In particolare, l'articolo n. 3 che le regola, approvato con 313 voti favorevoli e 59 contrari, dispone che ogni persona maggiorenne e capace di intendere e di volere, in previsione di una propria futura incapacità di autodeterminarsi può, attraverso disposizioni anticipate di trattamento, esprimere le proprie convinzioni e preferenze in materia di trattamenti sanitari. Il documento deve essere redatto per iscritto (o videoregistrato a seconda delle condizioni del paziente) e il medico è tenuto a rispettarne il contenuto. Le volontà del paziente possono tuttavia essere disattese se appaiano palesemente incongrue o se nel frattempo le sue condizioni sono mutate o sono sopraggiunte nuove terapie non prevedibili al momento della loro compilazione. Con la medesima forma scritta le Dat sono rinnovabili, modificabili e revocabili in ogni momento. In caso di emergenza possono essere modificate o annullate anche a voce. Nel documento deve essere pure nominato un fiduciario che, in caso di sua impossibilità, ne faccia le veci e lo rappresenti nelle relazioni con il medico e con le strutture sanitarie.

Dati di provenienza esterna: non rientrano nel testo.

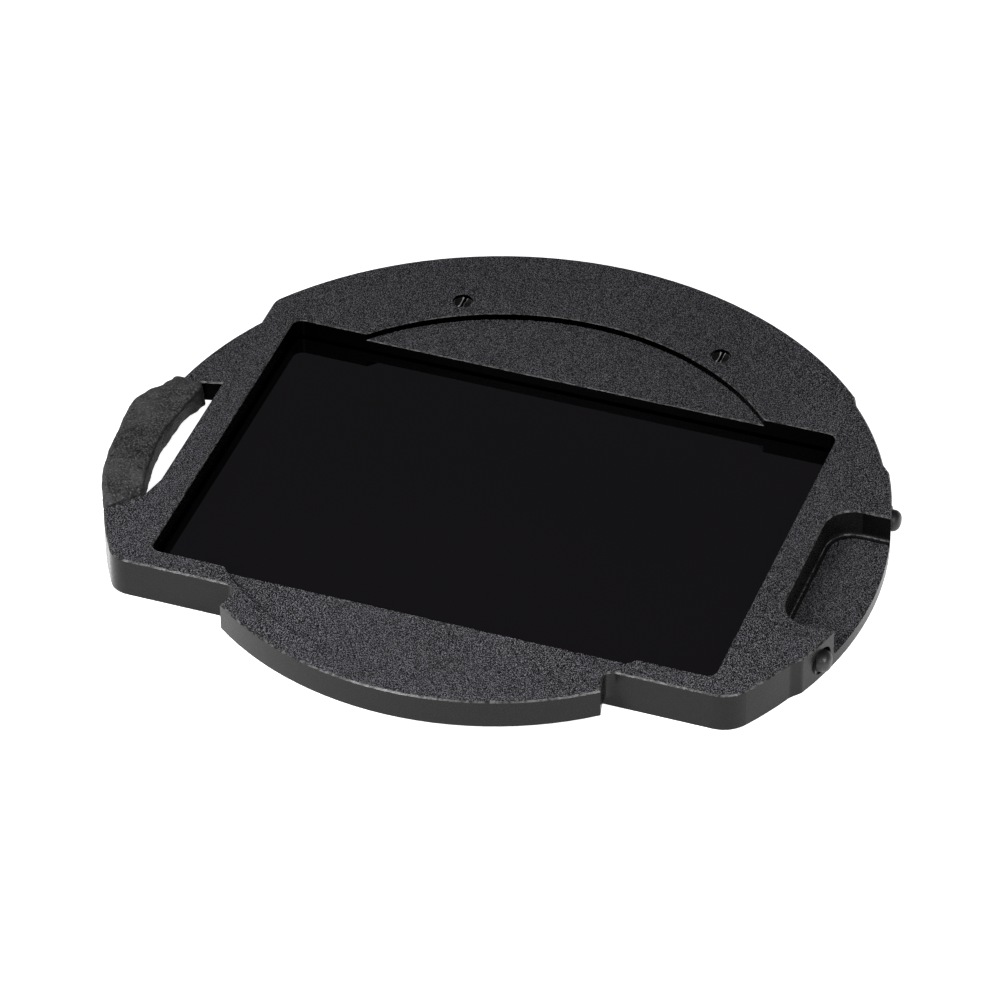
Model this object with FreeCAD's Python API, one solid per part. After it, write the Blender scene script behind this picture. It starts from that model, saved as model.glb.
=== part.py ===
"""Clip-in filter carrier for a full-frame camera throat.

A round anodised plate holds a rectangular filter glass in a stepped window.
Two sprung plungers stick out of the right rim and a rubber-sleeved strip
presses on the left, so the carrier snaps in between the throat's walls.

Frame: origin on the optical axis at the underside, +X right along the long
side of the window, +Y towards the back (top of the picture), +Z up towards
the face that carries the filter recess. Millimetres.
"""
import FreeCAD, Part
import math
import os

V = FreeCAD.Vector
UP = V(0, 0, 1)
TINY = 1e-6               # lengths below this count as nothing
NEAR = 0.05               # lengths this close count as the same

# Plate
PLATE_T = 2.9             # full thickness
RIM_R = 25.45             # rim that centres the carrier
RELIEF_R = 25.18          # relieved rim between the seating arcs
RELIEF_BACK_DEG = (23.9, 42.3)      # where the back relief leaves the rim
RELIEF_FRONT_DEG = (-60, -21.6)     # the front one runs out past the front side
RELIEF_RAMP_DEG = 1.9     # each end slopes in over this much
RELIEF_RAMP_R = 0.8       # soft corners at both ends of the slope
SIDE_X = 21.03            # flat left side
FRONT_Y = 14.45           # flat front side
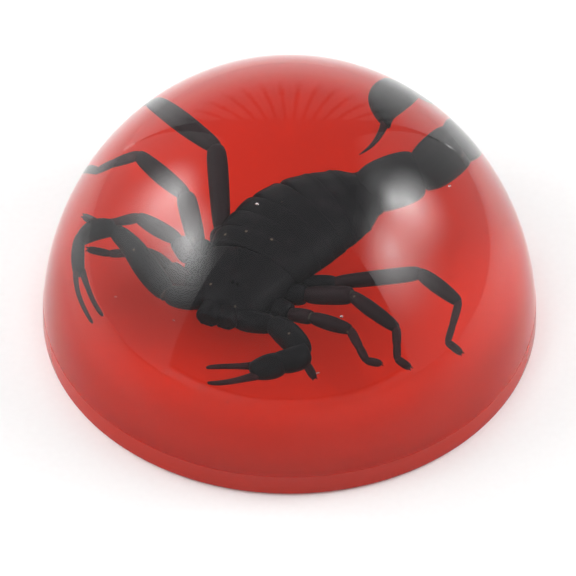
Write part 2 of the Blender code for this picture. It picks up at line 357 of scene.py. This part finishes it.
def limb(name, route, sides, depth, levels, **look):
    """A length of shell drawn along its own route, its outline square to the route's chord."""
    start = Vector(route[0][:3])
    turn = (Vector(route[-1][:3]) - start).to_track_quat("Z", "Y")
    stations = []
    for x, y, z, width in route:
        side, lift, place = turn.inverted() @ (Vector((x, y, z)) - start)
        stations.append((place, width, width * depth, side, lift))
    part = rounded(drawn(name, sides, stations, **look), levels)
    set_in(part, start, turn)
    return part


# Its shell, blackened by drying. In the resin it has hardly any gloss, as resin and shell bend
# light almost alike. Fingers, feet and sting are thinner, and the red shows them browner. Dust
# that was on it when it was cast shows as tan specks. Its granules are drawn coarser than real
# ones, so that they show.
BLOTCH_SIZE = 2.4 * MM
SPECK_SPACING = 3 * MM
SPECK_EDGE = 0.24 * MM
SPECK_CORE = 0.09 * MM
GRANULE_SIZE = 0.77 * MM


def shell_material(name, dark, pale, share):
    """Shell in a dark colour, with pale blotches on up to that share of it."""
    material, tree, output = blank_material(name)
    place = add_node(tree, "ShaderNodeTexCoord").outputs["Object"]
    blotches = add_node(tree, "ShaderNodeTexNoise", {
        "Vector": place, "Scale": 1 / BLOTCH_SIZE, "Detail": 3.0, "Roughness": 0.6})
    patches = add_node(tree, "ShaderNodeMapRange", {
        "Value": blotches.outputs["Fac"], "From Min": 1 - share, "From Max": 0.85})
    colour = add_node(tree, "ShaderNodeMix", {
        0: patches.outputs["Result"], 6: linear(dark), 7: linear(pale)}, data_type="RGBA")
    cells = add_node(tree, "ShaderNodeTexVoronoi", {"Vector": place, "Scale": 1 / SPECK_SPACING})
    specks = add_node(tree, "ShaderNodeMapRange", {
        "Value": cells.outputs["Distance"], "From Min": SPECK_EDGE / SPECK_SPACING,
        "From Max": SPECK_CORE / SPECK_SPACING, "To Min": 0, "To Max": 0.7})
    dusty = add_node(tree, "ShaderNodeMix", {
        0: specks.outputs["Result"], 6: colour.outputs[2], 7: linear("#7A6A5C")},
        data_type="RGBA")
    granules = add_node(tree, "ShaderNodeTexNoise", {
        "Vector": place, "Scale": 1 / GRANULE_SIZE, "Detail": 2.0, "Roughness": 0.5})
    relief = add_node(tree, "ShaderNodeBump", {
        "Strength": 0.06, "Distance": 0.04 * MM, "Height": granules.outputs["Fac"]})
    surface = add_node(tree, "ShaderNodeBsdfPrincipled", {
        "Base Color": dusty.outputs[2], "Roughness": 0.45, "Specular IOR Level": 0.05,
        "Normal": relief.outputs["Normal"]})
    tree.links.new(surface.outputs["BSDF"], output.inputs["Surface"])
    return material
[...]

Secondo la presidente della Camera Laura Boldrini, con questo voto il nostro Paese fa un altro passo avanti nella cultura dei diritti civili... ma i medici potranno rifiutarsi di eseguire le disposizioni del paziente rifiutandosi di attuare l'interruzione delle terapie perché il codice deontologico medico prevede l'obiezione di coscienza e, secondo il vicepresidente dell'Associazione medici cattolici italiani (Amci), Giuseppe Battimelli, saranno migliaia i medici obiettori.

E allora?

Ammesso che la legge venga approvata anche dal Senato senza modifiche sostanziali, visto che la volontà del malato potrà anche non essere rispettata, mi sembra addirittura inutile fare leggi del genere. Essa mi richiama alla memoria quella sull'aborto, anch'essa di difficile applicazione a fronte della possibile obiezione di coscienza dei medici.

E, finché si tratta di ragionarci su, nulla di grave può accadere, la vita può però presentare situazioni molto difficili in cui il mio sostegno andrebbe all'ammalato gravemente sofferente e inguaribile che vuole porre fine alle sue pene o alla donna stuprata che non vuole portare avanti una gravidanza frutto di una violenza subita. Ma non posso non comprendere anche il medico che, per fede o convinzione personale, si rifiuta di eseguire le volontà del paziente.
Leggi del genere suscitano mille interrogativi e provocano disagi agli interessati anziché risolvere i loro problemi. Non so come risolvono queste situazioni gli altri Paesi e sarebbe interessante che qualcuno ne scrivesse magari rispondendo ai miei interrogativi.

Per quanto riguarda l'Italia, c'è solo da sperare che, quando la legge sarà attuativa, le strutture ospedaliere ne assicurino il rispetto.